All the while somewhere out there another young boy was watching the media circus. Watching as another nobodies name was being broadcast across the airwaves. He heard a nobody become somebody, and in his head he thought... "They'll remember his name, and they'll remember mine too."

When they continue to portray the killers as the victims. When they show us their faces over and over ans turn them into anti-heroes. When they focus on the actions and not the consequences. They continue to create copycats.

*This is part of a research project for a fictional novel about a school shooting. Herein lie my conclusions for what they are worth. Backed up by years of research. I'd like to hear your opinions.

The New Life Church Shooting

On Dec 9, 2007 it came far too close for comfort. My Aunt had attended New Life Church since it opened it's doors. Her children grew up in this church. With almost 10,000 members it's something most of us can't even imagine.

When her daughter asked if she could stay for the late service, my Aunt said yes. My Aunt and Uncle ran their errands for the morning and returned to the church to pick her up. They pulled into the parking lot and called her on the cell phone to tell her they were waiting for her at one of the entrances to the church.

At some point a smoke bomb went off and people were standing around confused. My Uncle went over and threw snow on it to put it out. My sixteen year old cousin walked out the door of the church, got in the car and they were leaving the parking lot when a phone call came from inside of the church.

Shots fired... Two young girls lay dead, the gunman stopped by an armed security guard, in the end dying of a self inflicted gunshot wound.

My aunt can't get the picture out of her head. Her baby girl walking out of the building on one side of the church, at the same time the shooting began on the other.

One of the victims shared the same name as her precious child, and was very nearly the same age. When it was all over, one lay dead and the other went home to safety and all it took was her parents decision to use another entrance.

As a parent the loss of an innocent life makes your heart bleed, I feel it each time I hear about a tragedy such as this. Over and over it happens... the news doesn't even cover it in depth anymore.

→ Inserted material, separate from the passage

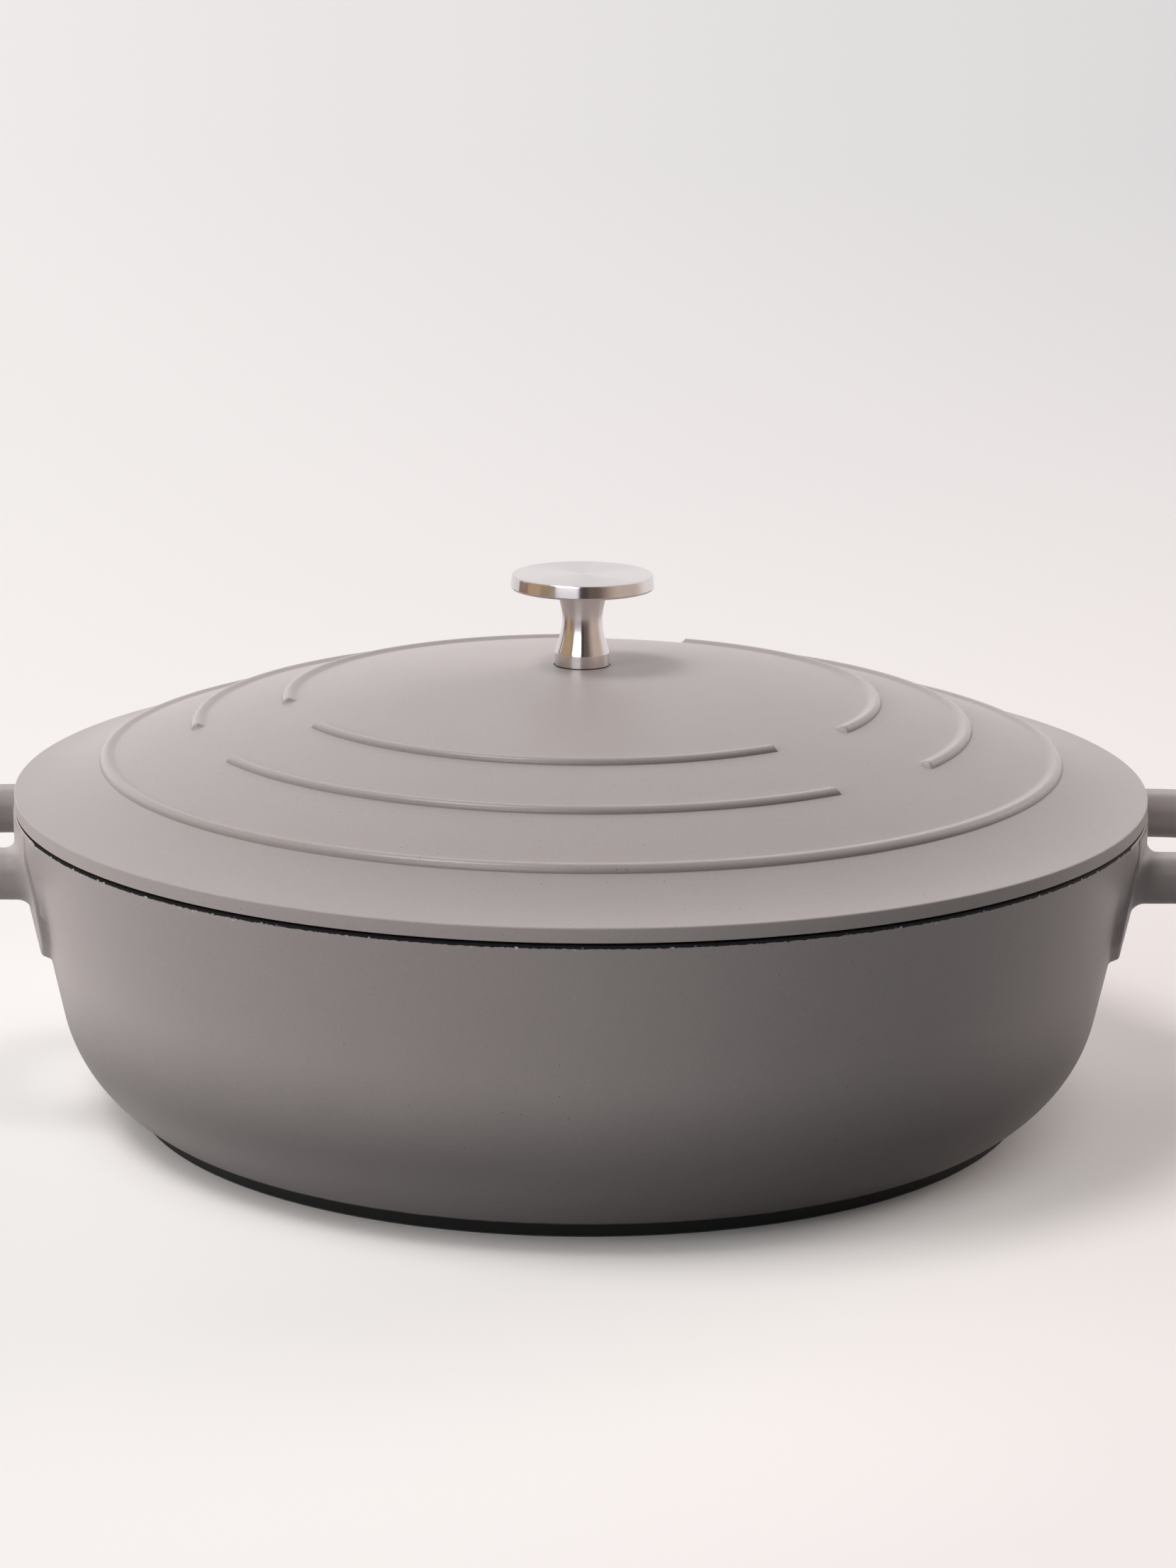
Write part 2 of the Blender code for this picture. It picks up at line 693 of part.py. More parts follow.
def main():
    clear_scene()
    parts = make_collection("shallow_casserole_pot")
    cutters = make_collection("cutters")
    coating = make_material("grey_coating", (0.30, 0.28, 0.27), 0.6, 0.0)
    nonstick = make_material("black_nonstick", (0.02, 0.02, 0.021), 0.35, 0.0)
    steel = make_material("stainless_steel", (0.62, 0.60, 0.58), 0.25, 1.0)
    plate_steel = make_material("base_steel", (0.50, 0.50, 0.50), 0.4, 1.0)
    screw_steel = make_material("screw_steel", (0.55, 0.55, 0.56), 0.3, 1.0)
    make_pot_body(parts, cutters, coating, nonstick)
    make_induction_plate(parts, cutters, plate_steel)
    make_lid(parts, cutters, coating, nonstick)
    make_knob(parts, steel)
    make_lock_washer(parts, screw_steel)
    make_knob_screw(parts, cutters, screw_steel)


main()
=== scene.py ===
# %% [markdown]
# # Shallow casserole pot: the looks
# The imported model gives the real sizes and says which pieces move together. This lesson
# dresses it: every piece is made again with a finer mesh and a finish of its own, and then
# rides on the body that carries it. The first cell loads that model and sets its pieces on
# their bodies.

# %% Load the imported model
import json
import math

import bmesh
import bpy
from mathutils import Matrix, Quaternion, Vector

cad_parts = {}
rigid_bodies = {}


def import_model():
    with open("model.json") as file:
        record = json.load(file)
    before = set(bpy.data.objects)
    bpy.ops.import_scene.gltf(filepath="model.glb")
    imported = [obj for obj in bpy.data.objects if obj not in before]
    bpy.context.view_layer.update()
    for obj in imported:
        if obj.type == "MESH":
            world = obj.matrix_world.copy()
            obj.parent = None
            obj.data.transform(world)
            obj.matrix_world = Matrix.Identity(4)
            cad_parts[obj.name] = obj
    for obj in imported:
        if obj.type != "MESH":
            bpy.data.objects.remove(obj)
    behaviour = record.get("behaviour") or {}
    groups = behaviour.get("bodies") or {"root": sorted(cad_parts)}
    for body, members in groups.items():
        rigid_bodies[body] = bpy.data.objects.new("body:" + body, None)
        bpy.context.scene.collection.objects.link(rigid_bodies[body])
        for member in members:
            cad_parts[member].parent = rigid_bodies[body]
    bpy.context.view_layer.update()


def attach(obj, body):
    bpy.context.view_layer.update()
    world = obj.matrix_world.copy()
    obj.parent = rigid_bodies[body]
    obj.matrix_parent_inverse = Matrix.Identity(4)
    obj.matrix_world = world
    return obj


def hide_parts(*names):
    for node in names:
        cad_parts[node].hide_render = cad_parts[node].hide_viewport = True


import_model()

# %% [markdown]
# ## The camera
# The photograph was taken from the front with a long lens, looking down about 18 degrees.
# These numbers come from the lid's edge, the base and the knob, whose ellipses fix the
# angle, the distance and the lens. The frame is 1659 by 2212, so the sensor's width lies
# along the tall side. The roll is the photograph's own small tilt, and the turn brings the
# left handle a little nearer than the right one, as its arms show.

# %% Place the camera
CAMERA_PLACE = Vector((0.0, -1.02101, 0.32836))
CAMERA_AIM = Vector((0.00182, 0.0, 0.08383))
CAMERA_ROLL = 0.443
CAMERA_TURN = -0.8
LENS_LENGTH = 91.116
SENSOR_SIZE = 36.0
SIGHT_LIMIT = 200.0


def add_object(name, data):
    obj = bpy.data.objects.new(name, data)
    bpy.context.scene.collection.objects.link(obj)
    return obj


def about_z(degrees):
    return Quaternion((0, 0, 1), math.radians(degrees))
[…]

Columbine was months of press coverage, Virginia Tech was days. A Church somewhere north of me barely registered at all.

So many innocent lives lost that instead of shock, now we find ourselves saying only two this time, Thank God only two... Two beautiful girls losing their lives in the one place they were supposed to be safe.

It isn't just schools anymore. It has spread to malls, and even churches. So much anger. So much hatred. What are we missing? So many questions, so few answers.

I don't ask why anymore, not why did he do it, we already know don't we? We already knew he would be an outcast, we already knew he was just another angry kid who in days past would have taken his own life... we already knew he would quote Eric Harris... we knew because it as different as they are there are too many similarities to discount.

I call them my lost boys. Nobody knows why. I have collected the stories of many lost boys over the years, not just school shooters either. There is also the story of Chris McCandless who became lost in a very different way than the school shooters we have come to know over the past 15 years or so. Chris McCandless pulled away from society in a very different way. He did not murder other people, he did not set out to destroy himself either.